• _Instructions to follow_
Find each line with the string "this" and report it.

-- START --

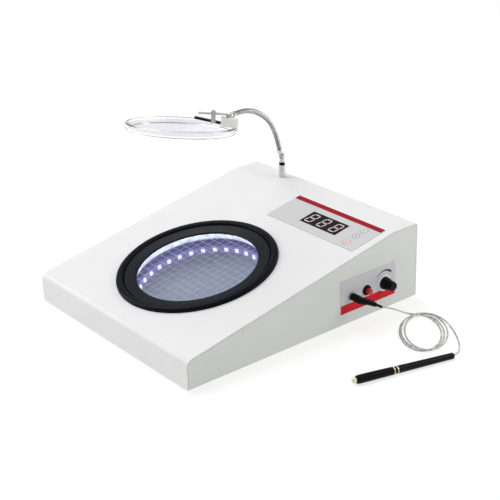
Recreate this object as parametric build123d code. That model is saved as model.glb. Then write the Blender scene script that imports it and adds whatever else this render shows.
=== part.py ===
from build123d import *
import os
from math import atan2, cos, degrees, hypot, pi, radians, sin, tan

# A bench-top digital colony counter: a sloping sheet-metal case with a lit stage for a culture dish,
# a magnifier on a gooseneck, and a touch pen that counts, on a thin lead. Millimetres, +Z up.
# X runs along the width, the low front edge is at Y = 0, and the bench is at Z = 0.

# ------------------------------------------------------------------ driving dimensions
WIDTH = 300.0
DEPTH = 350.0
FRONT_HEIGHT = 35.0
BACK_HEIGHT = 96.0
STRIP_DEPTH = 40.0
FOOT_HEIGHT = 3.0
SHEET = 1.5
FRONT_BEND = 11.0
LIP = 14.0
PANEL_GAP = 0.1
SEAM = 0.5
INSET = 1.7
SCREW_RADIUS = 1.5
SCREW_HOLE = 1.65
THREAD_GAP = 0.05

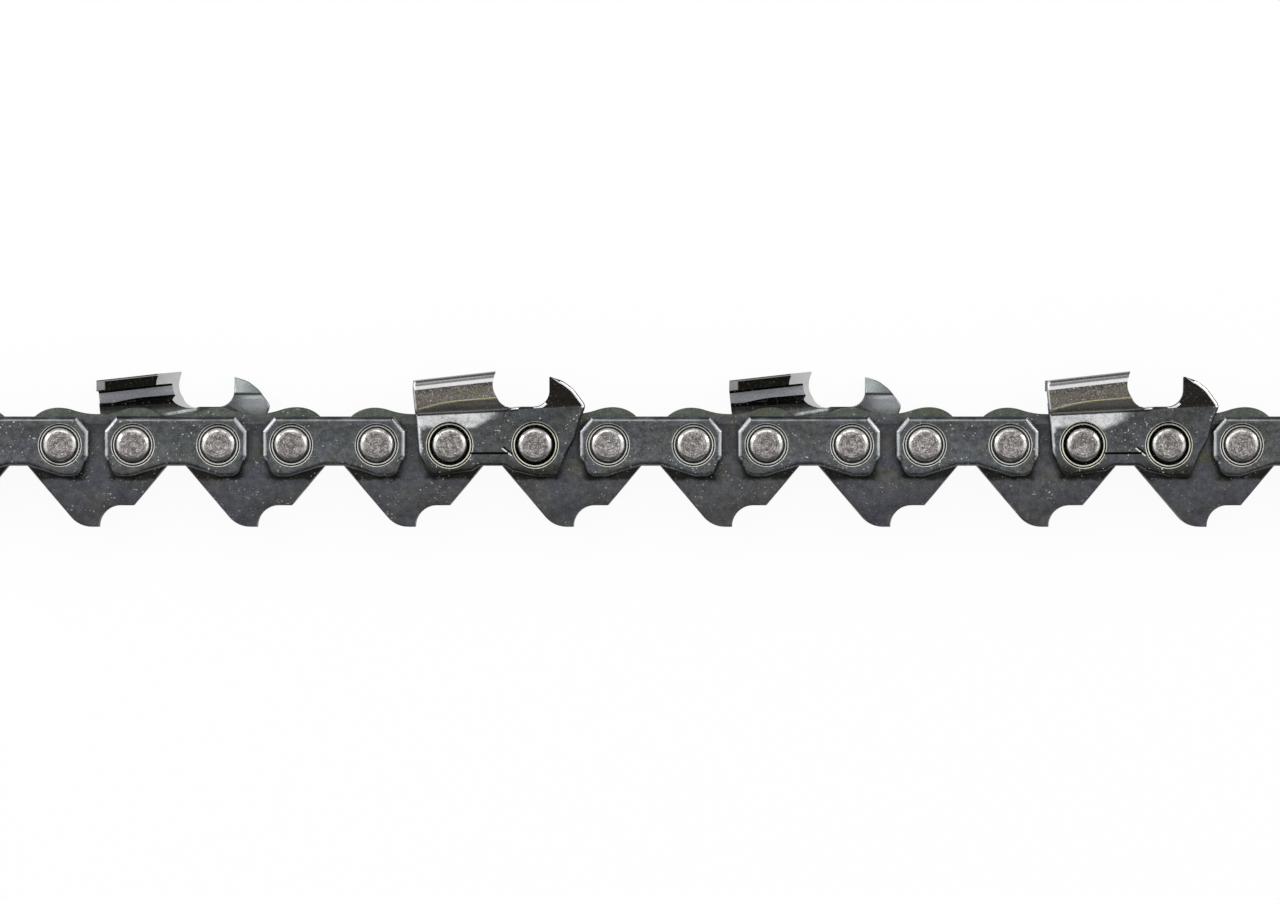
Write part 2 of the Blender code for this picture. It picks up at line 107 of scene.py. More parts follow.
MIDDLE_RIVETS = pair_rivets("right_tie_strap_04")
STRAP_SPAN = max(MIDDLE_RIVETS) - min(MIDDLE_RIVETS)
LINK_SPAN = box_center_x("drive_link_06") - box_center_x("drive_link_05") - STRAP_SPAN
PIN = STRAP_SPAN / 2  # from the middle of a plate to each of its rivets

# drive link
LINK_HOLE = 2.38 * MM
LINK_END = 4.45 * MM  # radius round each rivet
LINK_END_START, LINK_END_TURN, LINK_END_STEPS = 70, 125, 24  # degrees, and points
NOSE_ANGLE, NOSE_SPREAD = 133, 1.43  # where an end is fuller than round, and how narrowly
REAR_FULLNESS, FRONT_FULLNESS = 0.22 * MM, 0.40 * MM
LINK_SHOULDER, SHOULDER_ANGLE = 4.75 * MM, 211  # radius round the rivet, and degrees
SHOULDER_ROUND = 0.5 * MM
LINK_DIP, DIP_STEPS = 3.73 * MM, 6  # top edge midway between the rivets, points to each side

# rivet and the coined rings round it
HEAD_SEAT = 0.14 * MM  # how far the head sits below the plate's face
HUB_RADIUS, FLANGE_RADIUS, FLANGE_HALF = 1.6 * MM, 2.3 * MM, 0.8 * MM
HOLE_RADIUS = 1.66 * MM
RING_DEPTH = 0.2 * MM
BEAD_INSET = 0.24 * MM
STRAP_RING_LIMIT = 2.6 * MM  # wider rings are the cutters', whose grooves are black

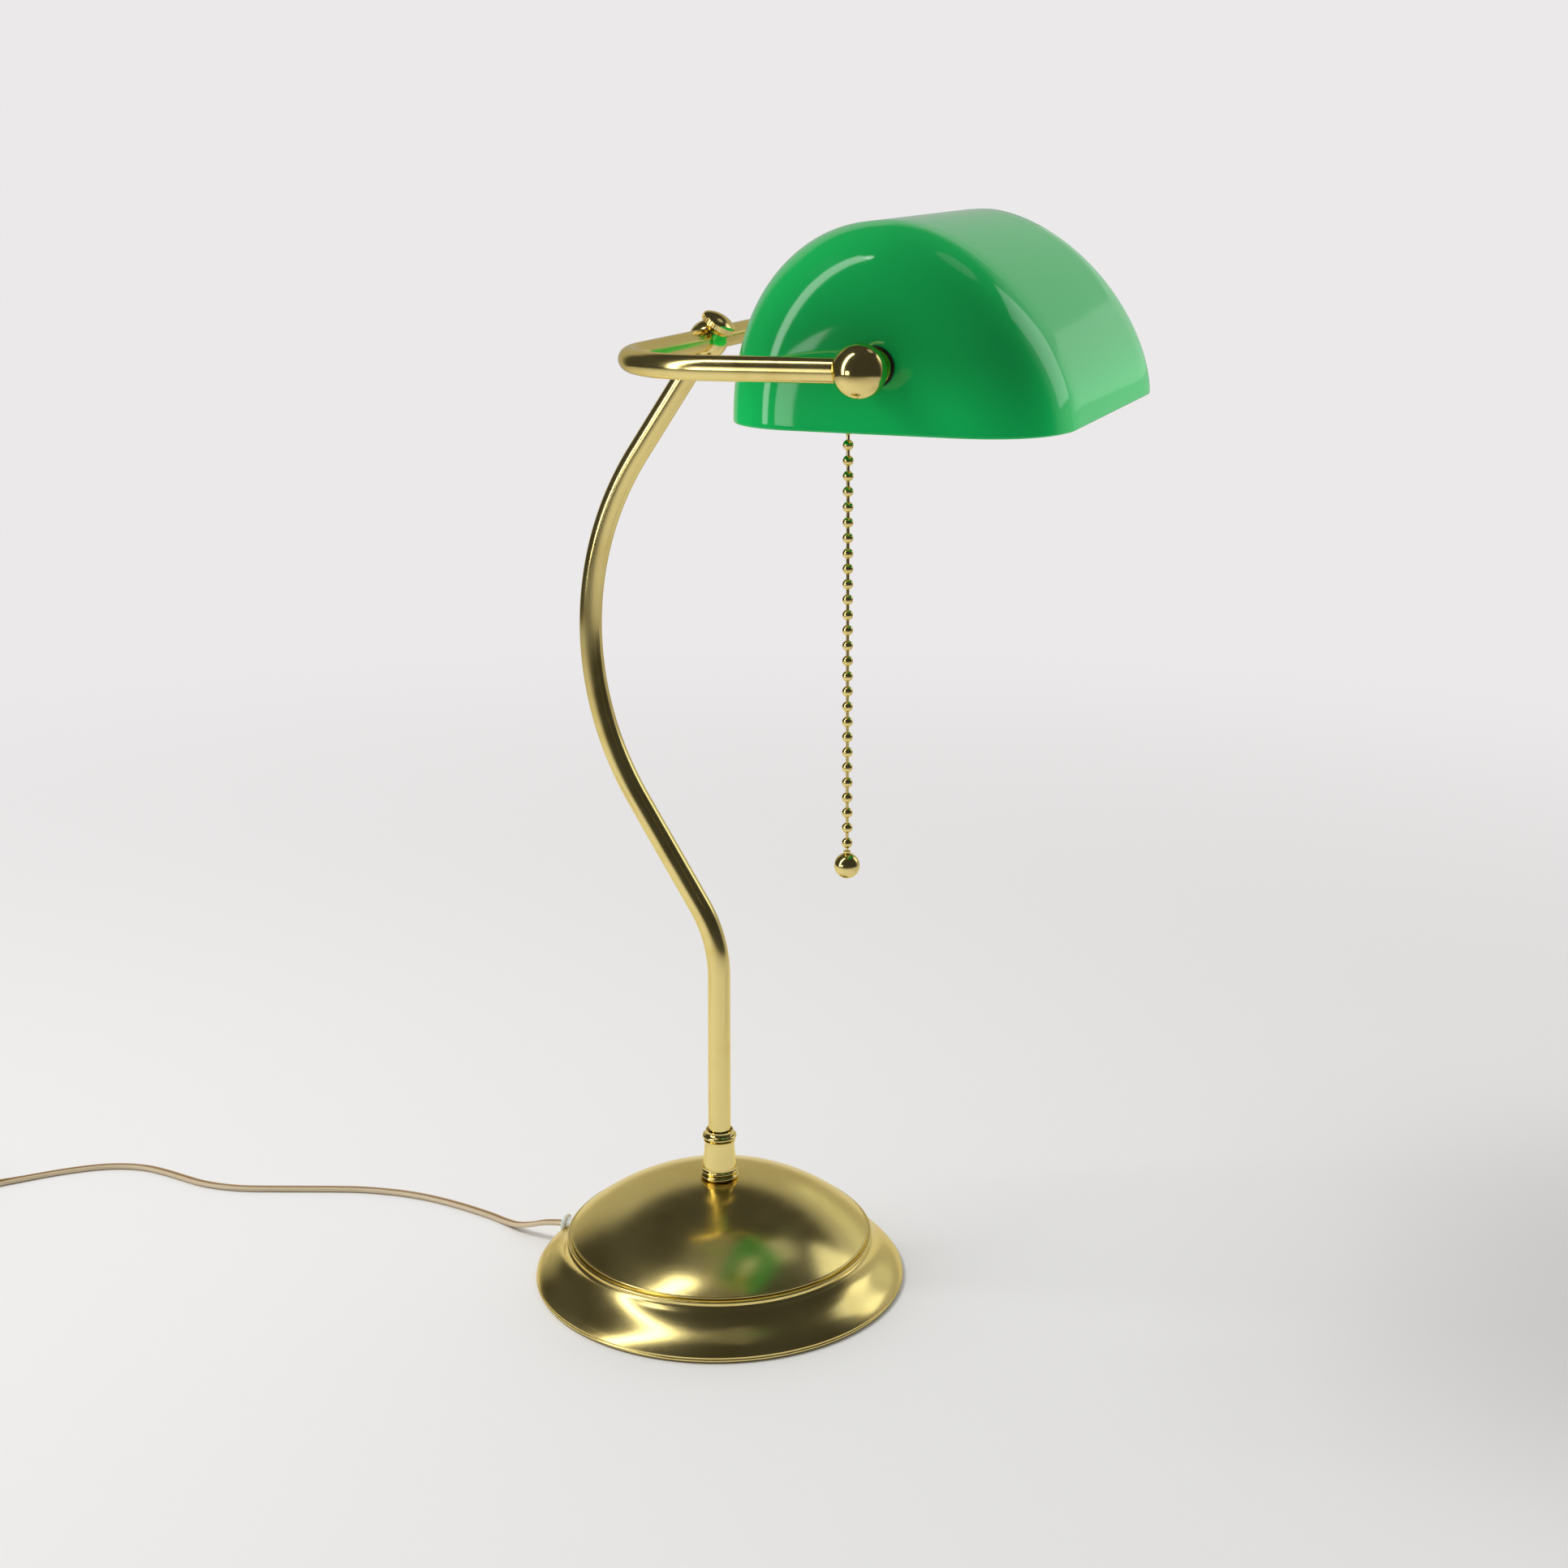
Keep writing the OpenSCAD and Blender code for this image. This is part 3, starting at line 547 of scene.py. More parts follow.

-- END --

• _Exercise solution_
Recreate this object as parametric build123d code. That model is saved as model.glb. Then write the Blender scene script that imports it and adds whatever else this render shows.
Write part 2 of the Blender code for this picture. It picks up at line 107 of scene.py. More parts follow.
Keep writing the OpenSCAD and Blender code for this image. This is part 3, starting at line 547 of scene.py. More parts follow.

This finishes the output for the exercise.